DeepStream-3D Sensor Fusion Multi-Modal Application and Framework

This deepstream-3d-lidar-sensor-fusion sample application showcases multi-modal sensor fusion pipelines for LiDAR and camera data using the DS3D framework. This appliation with DS3D framework could setup different LiDAR/RADAR/Camera sensor fusion models, late fusion inference pipelines with several key features.

  • Camera processing pipeline leveraging DeepStream’s generic 2D video pipeline with batchMeta.

  • Custom ds3d::dataloader for LiDAR capture with pre-processing options.

  • Custom ds3d::databridge converts DeepStream NvBufSurface and GstNvDsPreProcessBatchMeta data into shaped based tensor data ds3d::Frame2DGuard and ds3d::FrameGuard formats, and embeds key-value pairs within ds3d::datamap.

  • ds3d::mixer for efficient merging of camera, LiDAR and any sensor data into ds3d::datamap.

  • ds3d::datatfiler followed by for multi-modal ds3d::datamap inference and custom pre/post-processing.

  • ds3d::datasink with ds3d_gles_ensemble_render for 3D detection result visualization with a multi-view display.

The deepstream-3d-lidar-sensor-fusion sample application and source code is located at app/sample_apps/deepstream-3d-lidar-sensor-fusion/ for your reference.

There are 2 multi-modal sensor fusion pipelines for LiDAR and camera data, enabling 3D detections.

Example 1. BEVFusion Multi-Modal with 6-Camera Plus 1-LiDAR Data Fusion Pipeline

Refer to the provided instructions for the setup. DS3D BEVFusion Setup with Triton

  • Processes data from 6 cameras and 1 LiDAR.

  • Utilizes pre-trained PyTroch BEVFusion model, optimized for NVIDIA GPUs using TensorRT and CUDA by CUDA-BEVFusion.

  • PyTriton multi-modal inference module (triton-lmm) simplifies Python model integration, allowing inclusion of any Python inference.

  • The ds3d::datatfiler based triton inference through gRPC.

  • Visualizes the ds3d::datamap through 6 camera views, projecting LiDAR data into each. Additionally, it provides a top view and a front view of the same LiDAR data for easier comprehension.

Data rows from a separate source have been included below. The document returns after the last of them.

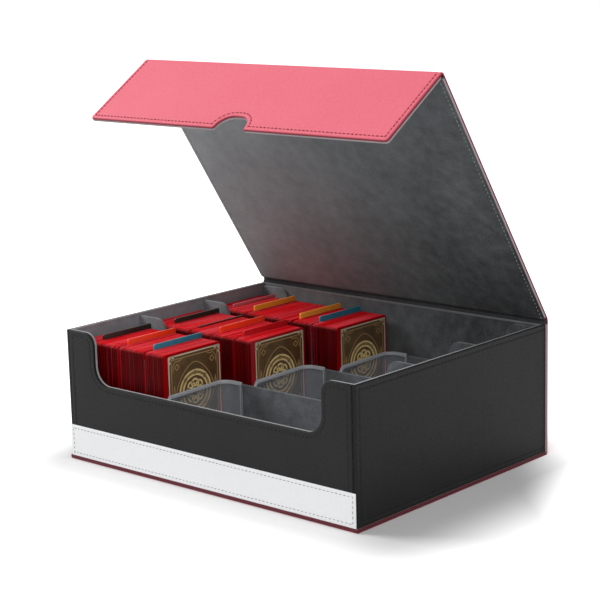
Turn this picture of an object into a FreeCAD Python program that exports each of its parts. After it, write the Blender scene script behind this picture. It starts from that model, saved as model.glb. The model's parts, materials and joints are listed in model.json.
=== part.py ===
"""Flip-top storage box for sleeved trading cards, in millimetres, +Z up.

A cover of leather-covered boards (base, back, lid and flap) is folded round a tray with three
rows.  X runs along the rows, Y from the front to the hinge, Z up from the surface it stands on.
The origin is the centre of the underside.  The lid is modelled open, as it stands in use.
"""
import FreeCAD, Part
import math
import os
import Sketcher

# ---------------------------------------------------------------- driving dimensions

SIZES = (
    ("tray_width", 304, "outside width of the tray, along its rows"),
    ("card_wide", 66, "width of a sleeved card"),
    ("card_tall", 91.5, "height of a sleeved card"),
    ("card_corner", 3, "corner radius of a card"),
    ("row_slack", 7.3, "how much wider a row is than a card"),
    ("headroom", 10, "top of the cards to the rim"),
    ("wall_board", 2.4, "thickness of the tray's boards"),
    ("cover_board", 2.4, "thickness of the cover's boards"),
    ("leather", 0.8, "thickness of the imitation leather"),
    ("suede", 0.8, "thickness of the suede lining"),
    ("cover_lip", 1, "how far the cover stands out past the tray"),
    ("partition_board", 1.4, "thickness of the board in a partition"),
    ("front_dip", 41.5, "rim to the low edge of the front wall"),
    ("front_end", 32, "width of the front wall's raised ends"),
    ("partition_drop", 2, "rim to the top of a partition's tabs"),
    ("partition_dip", 42, "top of a partition's tabs to its low edge"),
    ("partition_tab", 30, "width of a partition's tabs"),
    ("round_high", 10, "radius at the top corners of a dip"),
    ("round_low", 15, "radius at the bottom corners of a dip"),
    ("band_tall", 26, "height of the band along the foot of the front"),
    ("band_thick", 0.6, "thickness of the band"),
    ("edge_round", 0.6, "rounding of a leather-covered edge"),
    ("lid_open", 56.7, "angle of the lid above its closed place, degrees"),
    ("lid_clear", 0.5, "closed lid to the rim"),
    ("hinge_gap", 4, "board edge to the hinge line at the back"),
    ("crease_gap", 5, "board edge to the fold line of the flap"),
    ("flap_clear", 4, "closed flap to the front of the tray"),
    ("flap_long", 78, "fold line to the flap's free edge"),
    ("flap_corner", 3, "corner radius of the flap"),
    ("notch_wide", 34, "width of the finger notch"),
    ("notch_deep", 16, "depth of the finger notch"),
    ("notch_round", 12, "radius at the notch's upper corners"),
    ("notch_mouth", 3, "rounding at the notch's mouth"),
    ("magnet_across", 12, "diameter of a magnet"),
    ("magnet_thick", 2, "thickness of a magnet"),
    ("magnet_drop", 62, "fold line to the magnets' centres"),
    ("magnet_apart", 150, "distance between the two magnets"),
    ("stack_start", 1.2, "left lining to the first card"),
    ("stack_front", 95, "length of the front row's stack"),
    ("stack_middle", 117, "length of the middle row's stack"),
    ("stack_back", 142.5, "length of the back row's stack"),
    ("stack_gap", 1, "stack to the partition behind it"),
    ("sleeve_side", 1.5, "sleeve's edge to the bare card in it, at its sides and foot"),
    ("sleeve_head", 2, "sleeve's edge to the bare card in it, at its head"),
    ("face_thick", 0.6, "thickness of the bare card in its clear sleeve"),
    ("loose", 0.3, "clearance round a piece that lifts or slides"),
    ("divider_thick", 1.5, "thickness of an index divider"),
    ("divider_rise", 4, "height of a divider's tab above the cards"),
    ("divider_inset", 4, "card edge to the end of a divider's tab"),
    ("divider_round", 6, "radius at a divider's shoulder"),
    ("tab_round", 1.4, "radius at the ends of a divider's tab"),
    ("front_black_at", 16, "left lining to the middle of this divider"),
    ("front_orange_at", 45, "the same for this one"),
    ("front_blue_at", 75, "the same for this one"),
    ("middle_black_at", 21, "the same for this one"),
    ("middle_dark_at", 49, "the same for this one"),
    ("middle_orange_at", 74, "the same for this one"),
    ("middle_red_at", 100, "the same for this one"),
    ("back_clear_at", 16, "the same for this one"),
    ("back_amber_at", 41, "the same for this one"),
    ("back_yellow_at", 94, "the same for this one"),
    ("back_blue_at", 116, "the same for this one"),
    ("stop_tall", 60, "height of a card stop"),
    ("stop_thick", 2.2, "thickness of a card stop"),
    ("stop_bend", 10, "outside radius of a stop's bends"),
    ("stop_wing", 20, "length of a stop along the row, bends and wings"),
    ("wing_tall", 27.5, "height of a stop's side wings"),
    ("wing_round", 8, "radius at a wing's free lower corner"),
    ("stop_side", 0.5, "stop to the partition beside it"),
    ("stop_lead", 1, "face card to the stop in front of it"),
)

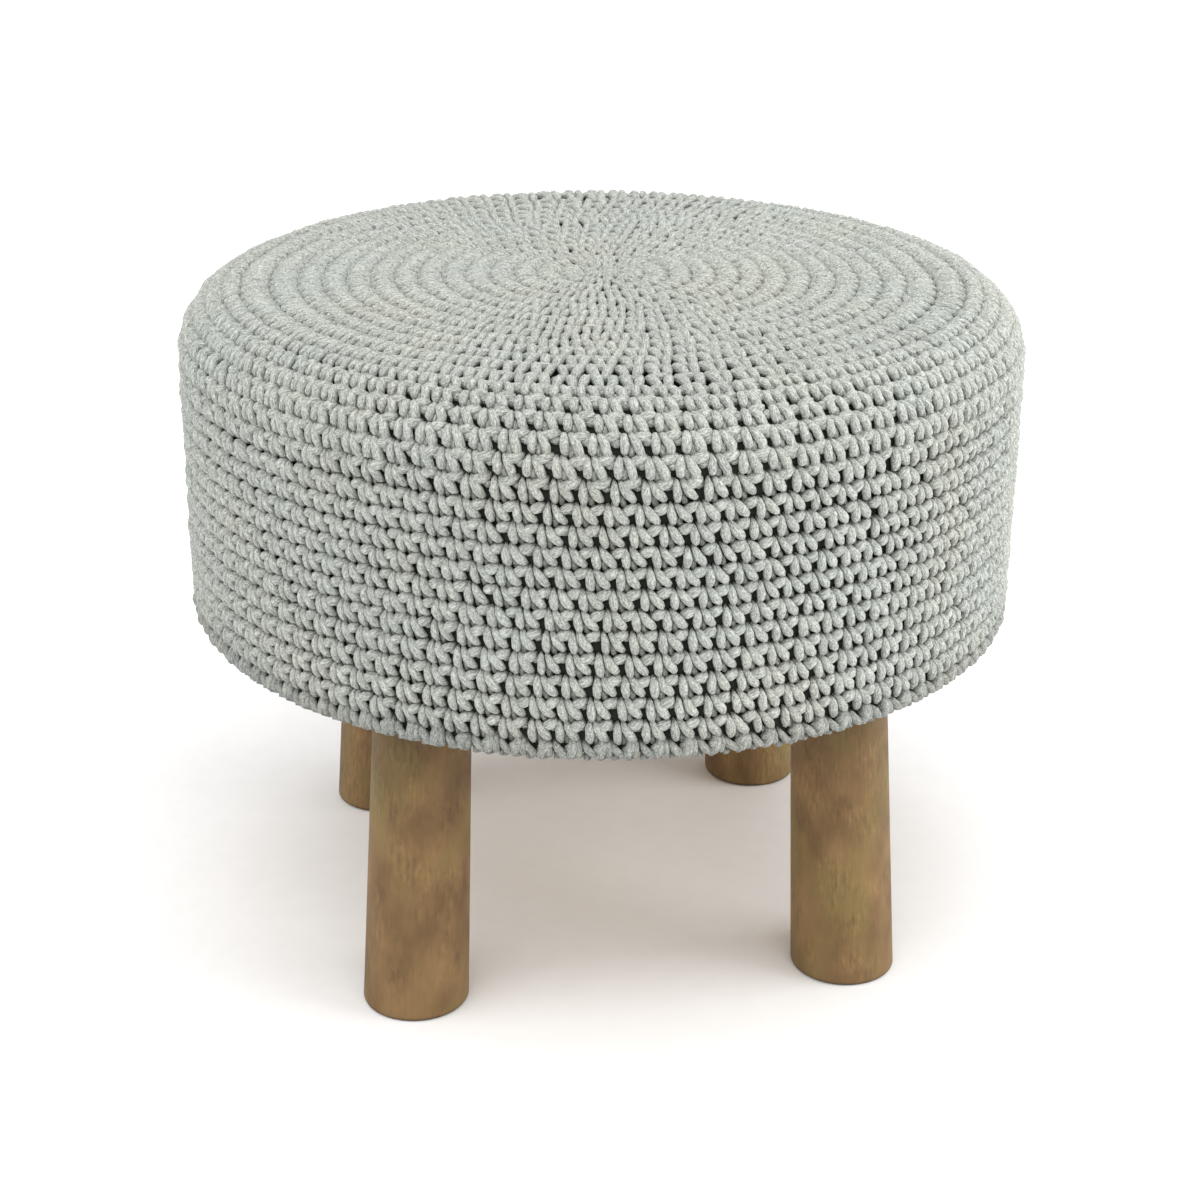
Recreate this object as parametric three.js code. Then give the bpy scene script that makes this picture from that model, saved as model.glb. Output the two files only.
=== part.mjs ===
// Crocheted pouf: a filled drum in a cord cover worked in the round, on four splayed wooden legs.
// Millimetres, +Z up. The origin is on the floor, under the middle of the drum. -Y is the front.
import * as THREE from "three";

// Drum
const DRUM_DIAMETER = 500;
const RIM_HEIGHT = 404;
const CROWN = 2;
const DRUM_BOTTOM = 204;
const TOP_EDGE_RADIUS = 39;
const LOWER_EDGE_RADIUS = 6;

// Crochet: rounds of stitches, each a raised ridge with a groove on both sides. The stitches are drawn
// together over the edge of the top, so the rounds differ in width from band to band.
const ROUND_BANDS = [
  { place: "starting ring", rounds: 1, pitch: 12 },
  { place: "flat top", rounds: 12, pitch: 14 },
  { place: "start of the edge", rounds: 2, pitch: 17 },
  { place: "rounded edge", rounds: 3, pitch: 11.4 },
  { place: "upper side", rounds: 3, pitch: 13 },
  { place: "middle of the side", rounds: 6, pitch: 11.7 },
  { place: "lower side", rounds: 5, pitch: 12.8 },
];
const RIDGE_HEIGHT = 3;
const GROOVE_SHARE = 0.26;
const HEM_WIDTH = 26;
const DRUM_FACETS = 44;

// Board under the drum
const BOARD_THICKNESS = 12;
const BOARD_SET_IN = 2.5;
const BOARD_CHAMFER = 1.5;

// Legs
const LEG_FOOT_DIAMETER = 63;
const LEG_TOP_DIAMETER = 56;
const LEG_FOOT_CIRCLE = 372;
const LEG_TOP_CIRCLE = 345;
const FOOT_EDGE = 2.5;
const FOOT_EDGE_BULGE = 0.3;
const LEG_FACETS = 24;

// Gap kept between pieces that touch
const GAP = 0.3;

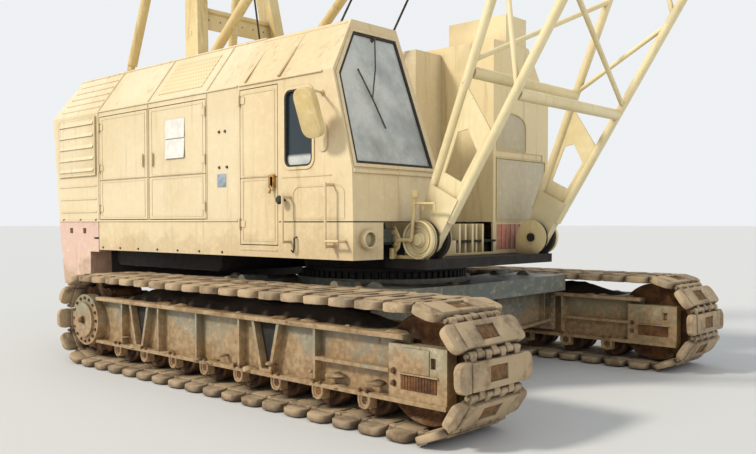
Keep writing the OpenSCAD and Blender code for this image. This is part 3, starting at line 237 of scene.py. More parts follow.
def paint(name, base, faded, rust=0.0, streaks=0.3, corner_shade=0.5, mud=0.0, mud_z=0.0):
    """Old brushed paint: fading, rain streaks, painted shade in corners, rust and dried mud."""
    s = Shader(name)
    colour = s.mottle(0.9, 5, 0.36, 0.64, base, faded)
    colour = s.mix(s.step(s.noise(14, 6, 0.7), 0.45, 0.8, 0.35), colour, "#fff1cf")
    runs = s.noise(1.0, 6, 0.6, (16, 16, 0.9))
    colour = s.mix(s.step(runs, 0.54, 0.74, streaks), colour, "#8a7146")
    # Painted shade: corners darkened towards brown by ambient occlusion
    colour = s.mix(s.times(s.corners(0.16), corner_shade), colour, "#6b5534")
    spots = s.noise(5.5, 12, 0.72)
    flakes = s.step(spots, 0.70 - 0.16 * rust, 0.735 - 0.14 * rust)
    colour = s.mix(flakes, colour, s.mottle(30, 6, 0.4, 0.6, "#5b2f17", "#8f5426"))
    if mud:
        low = s.step(s.axes()["Z"], mud_z + 0.45, mud_z, 0.62)
        cake = s.step(s.add(s.noise(3.2, 9, 0.68), s.times(low, 0.5)), 0.56, 0.74, mud)
        colour = s.mix(cake, colour, s.mottle(22, 8, 0.35, 0.65, "#8f7049", "#b2926a"))
        flakes = s.maths("MAXIMUM", flakes, cake)
    waves = s.add(s.times(s.noise(2.4, 3), 0.3), s.times(flakes, 0.35))
    s.bump(s.add(waves, s.times(s.noise(90, 4), 0.05)), 0.35, 0.02)
    return s.finish(colour, s.step(s.noise(6, 5), -0.9, 1.6, 0.8))


def soil_metal(name, base, dark, soil, cake=0.5, rough=0.85):
    """Bare rusty steel that is caked with dried soil, with painted shade in its corners."""
    s = Shader(name)
    colour = s.mottle(7, 10, 0.38, 0.62, base, dark, 0.7)
    cover = s.step(s.noise(3.4, 10, 0.68), 0.62 - 0.3 * cake, 0.72 - 0.2 * cake)
    colour = s.mix(cover, colour, s.mottle(24, 8, 0.36, 0.64, soil, "#c7ab85", 0.7))
    # Painted shade: corners darkened by ambient occlusion
    colour = s.mix(s.times(s.corners(0.12), 0.8), colour, "#38291b")
    s.bump(s.add(s.times(cover, 0.5), s.noise(38, 10, 0.75)), 0.75, 0.02)
    return s.finish(colour, rough)


def plain_metal(name, base, worn, rough, metal):
    """Greasy or bare steel."""
    s = Shader(name)
    colour = s.mottle(40, 6, 0.4, 0.62, base, worn)
    colour = s.mix(s.step(s.noise(6, 10, 0.7), 0.58, 0.68, 0.8), colour, "#6d4022")
    s.bump(s.noise(120, 4), 0.2, 0.004)
    return s.finish(colour, rough, metal)


def rope_wire(name):
    """Laid wire rope, dark with old grease."""
    s = Shader(name)
    colour = s.mottle(60, 6, 0.4, 0.6, "#2b2824", "#5a5146")
    inputs = {"Vector": s.place, "Scale": 22.0}
    lay = s.make("TexWave", inputs, wave_type="BANDS", bands_direction="DIAGONAL").outputs["Fac"]
    colour = s.mix(s.step(lay, 0.2, 0.8, 0.45), colour, "#171411")
    s.bump(lay, 0.6, 0.004)
    return s.finish(colour, 0.55, 0.4)


def dusty_glass(name):
    """Old window glass with a film of dust."""
    s = Shader(name)
    dust = s.add(s.step(s.noise(2.1, 8, 0.62), 0.3, 0.7, 0.5), 0.25)
    film = s.maths("MAXIMUM", dust, s.step(s.noise(1.0, 5, 0.6, (9, 9, 0.8)), 0.45, 0.75, 0.5))
    # The fixed side window is painted dark above its dusty lower edge and lets less light through there:
    # painted shade of the cab behind it
    axes = s.axes()
    side = s.times(s.step(axes["Y"], -1.455, -1.475), s.step(axes["Z"], 1.95, 1.985))
    clear = s.times(s.step(film, 0.75, 0.0, 0.72), s.maths("SUBTRACT", 1.0, s.times(side, 0.8)))
    s.put(s.bsdf.inputs["Transmission Weight"], clear)
    s.put(s.bsdf.inputs["IOR"], 1.45)
    colour = s.mix(side, s.mix(film, "#d4dad9", "#cfccc0"), "#2b363b")
    return s.finish(colour, s.step(film, -0.05, 1.2, 0.5))


def cover_cloth(name):
    """Black seat vinyl with fine grain and grey dust."""
    s = Shader(name)
    colour = s.mottle(5, 6, 0.4, 0.7, "#2c2a29", "#5a544c")
    s.bump(s.noise(240, 3), 0.4, 0.002)
    return s.finish(colour, 0.62)


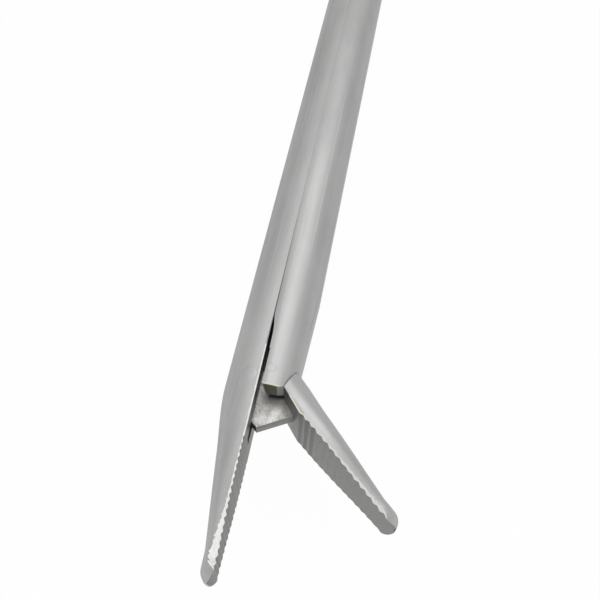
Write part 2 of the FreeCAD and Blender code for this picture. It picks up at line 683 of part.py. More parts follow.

    DS-3D Lidar-Camera BEVFusion pipeline overview

Example 2. V2XFusion multi-modal batched 4-Camera and 4-LiDAR Inference Pipeline:

Refer to the provided instructions for the setup. DS3D V2XFusion setup

  • Processes data from a single camera and a LiDAR, utilizing a batch size of 4.

  • Utilizes pre-trained V2XFusion model which is based on BEVFusion and BEVHeight.

  • Build the V2X ONNX model into TensorRT for GPU acceleration.

  • Visualizes 4 batched camera and lidar data together into multiviews.

DS-3D Lidar-Camera V2XFusion pipeline overview

Quick Start

  • The following development packages must be installed.

    • GStreamer-1.0

    • GStreamer-1.0 Base Plugins

    • GLES library

    • libyaml-cpp-dev

  • Download and install DeepStream SDK locally on the host. Follow instructions at page Install the DeepStream SDK with method 1 or 2 to install DeepStream SDK locally.

    BEVFusion requires a local installation of DeepStream SDK which includs the scripts to build/run the container, model and dataset for ease of use.

  • Prerequisites before starting the container.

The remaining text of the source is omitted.